Fatalement, l'absence européenne de la gouvernance d’Internet a un impact négatif sur sa croissance. Si globalement le numérique était mieux pris en compte dans l'enseignement (en apprenant dès le plus jeune âge à coder en langage de programmation à l'école, à comprendre l’algorithmique et les enjeux du numérique), on pourrait créer des zones de compétitivité. L'absence de l'Europe entraîne énormément d'éléments : nous n'avons ni technopole de taille suffisante où pourraient se réunir des chercheurs, des entrepreneurs, des investisseurs et des entreprises ni réelle volonté politique. Nous n'avons pas de Silicon Valley à la française, tout simplement.

La France a beau avoir des atouts et des talents, elle est néanmoins bien à la peine malgré des réussites indéniables (telle que Criteo).

Comment L'Europe peut-elle parvenir à reprendre la main ? Est-ce seulement encore possible

Nous ne disposons que de moyens timides. Néanmoins, est-ce vraiment préférable de reprendre la main ? Personnellement, je préfère encore être dans ce système avec une omnipotence américaine plutôt que dans un système où Internet serait gouverné par l'ensemble des États sous un principe onusien, un État, une voix. Ce pourrait être dangereux car les pays en voie de développement sont majoritaires au sein de l’ONU et globalement très liberticides en matière de  protection des données personnelles.

Il faudrait que l'Europe puisse concilier l'aspect économique des choses selon une logique américaine : faire de l'argent avec Internet ; tout en respectant les libertés individuelles, le droit à l'oubli, le droit à la déconnexion, le droit au silence des puces... pour que ça ne soit pas utilisé contre l'internaute.

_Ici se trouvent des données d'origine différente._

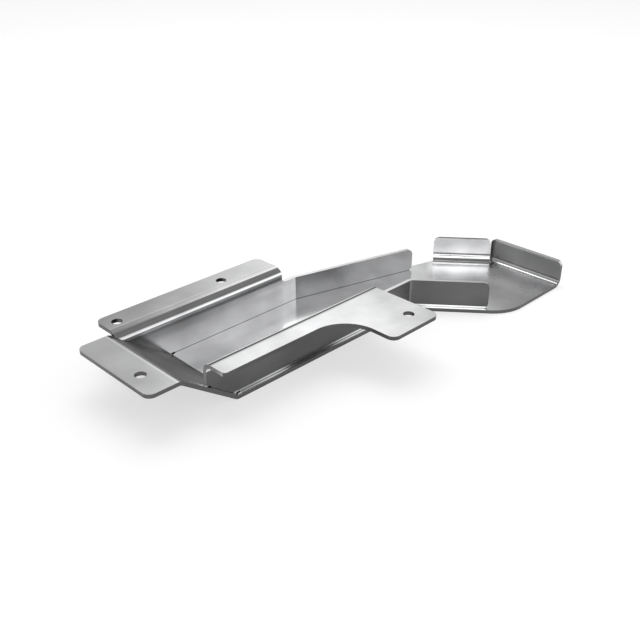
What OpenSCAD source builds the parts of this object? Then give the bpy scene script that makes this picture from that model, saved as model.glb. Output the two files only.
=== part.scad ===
// Guard plate: a shallow open channel made of three folded sheets that are welded together.
// A bottom plate carries two upright rails. Its left end climbs over a sloping web to a fixing tab, and its
// right end turns aside and ends in two ears. Each rail has a horizontal flange with its fixing holes.
// Plan view: X runs along the channel from the foot of the web, Y runs from the outer face of the front rail
// to the back, and Z is up from the underside of the bottom plate. The finished part is centred on X and Y.

/* [Sheet] */
// Thickness of the sheet that all three pieces are cut from
sheet_t = 3; // [2:0.5:4]
// Inside radius of every bend
bend_r = 4.5; // [3:0.5:6]
// Diameter of the fixing holes, a clearance hole for M8
hole_d = 8.2; // [5:0.5:10]

/* [Channel] */
// Clear width between the two rails
channel_w = 71.5; // [55:1:100]
// Height of the flanges' top faces above the bottom plate
rail_h = 35; // [33:1:60]
// Width of bottom plate that shows past each rail
ledge_w = 3; // [1:0.5:8]

/* [Left tab] */
// Slope of the web between the bottom plate and the tab
web_angle = 35.5; // [25:0.5:60]
// Length of the tab from the top of the web to its end
tab_len = 26; // [20:0.5:50]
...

L'affaire Snowden en mai/juin 2013 a été le déclencheur d’une prise de conscience. Nous passons des écoutes téléphoniques aux écoutes sur le web. Cette affaire, bien relayée par les médias a permis une prise de conscience collective ; d'autant plus que ce n'est pas l'affaire d'un État qui écoute sa propre population, mais un État qui va en écouter un autre mettant en exergue l’importance de l’intelligence économique dans la société contemporaine. En l’occurrence, les États-Unis écoutent tout ce qui peut être intéressant à écouter, y compris la France et tout ce qui relève du secret industriel.

L'Europe peut y parvenir. C'est possible, avec un rapprochement et un dialogue avec les Etats-Unis, mais avec une politique européenne qui ne soit pas technocratique. Elle doit être plus stimulante que contraignante.

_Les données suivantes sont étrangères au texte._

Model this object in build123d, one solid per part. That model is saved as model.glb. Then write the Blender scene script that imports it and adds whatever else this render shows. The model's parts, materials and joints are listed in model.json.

Quels changements une reprise en main européenne d'internet pourrait-elle entraîner ?

En premier lieu, il faut se mettre d'accord sur quels sont les pôles d'excellences, les grands-projets où l'Europe dispose d'un avantage par rapport aux Etats-Unis. Le marché européen est au moins aussi grand que celui des Etats-Unis (en ne comptant que l'Europe des 28).

L'Europe est aussi efficace dans ce qui concerne la mobilité, l'Internet des objets, le big data et l’open data, dans l'exploitation des données (avec le consentement préalable de l'internaute avant l'utilisation des données !).

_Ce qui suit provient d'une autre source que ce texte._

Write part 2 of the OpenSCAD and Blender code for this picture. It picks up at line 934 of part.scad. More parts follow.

La première révolution c'était la révolution internet. La deuxième c'est celle de la mobilité : plus d'un internaute sur deux dispose désormais d'un smartphone ou d'une tablette. Enfin, on entre dans la troisième révolution, celle de l'Internet des objets. L'Europe regroupe de nombreuses entreprises innovantes, des start-ups. Elle a simplement besoin d'un coup de booster. Les gouvernements préfèrent subventionner des industries sur le déclin, dans une logique défensive et étant contraints par des lobbys avec la peur au ventre et la crispation, plutôt que de venir en aide au numérique et être résolument tournés vers l’avenir. Cela passe par les infrastructures, le très haut débit, la fabrication des composants, l'électronique, les applications et les services... C'est tout un écosystème qui est à repenser et bâtir. On ne peut pas aborder la question de la gouvernance d’Internet simplement sous le seul prisme des données. Il faut prendre en compte tout l'aspect infrastructure, matériel, pour ne pas être dépendant d’autres nations. Les matières premières nécessaires à la gouvernance d’Internet (métaux précieux ou coltan par exemple) et produits intermédiaires (microprocesseurs) sont essentiellement détenues par l'Afrique et l’Asie (Taiwan pour les microprocesseurs et convoité par la Chine). Il faut pouvoir s'affranchir de cette dépendance, sans être en autarcie, pour ne pas devoir faire face à un choc numérique qui serait récessif comme nous avons dû affronter les chocs pétroliers.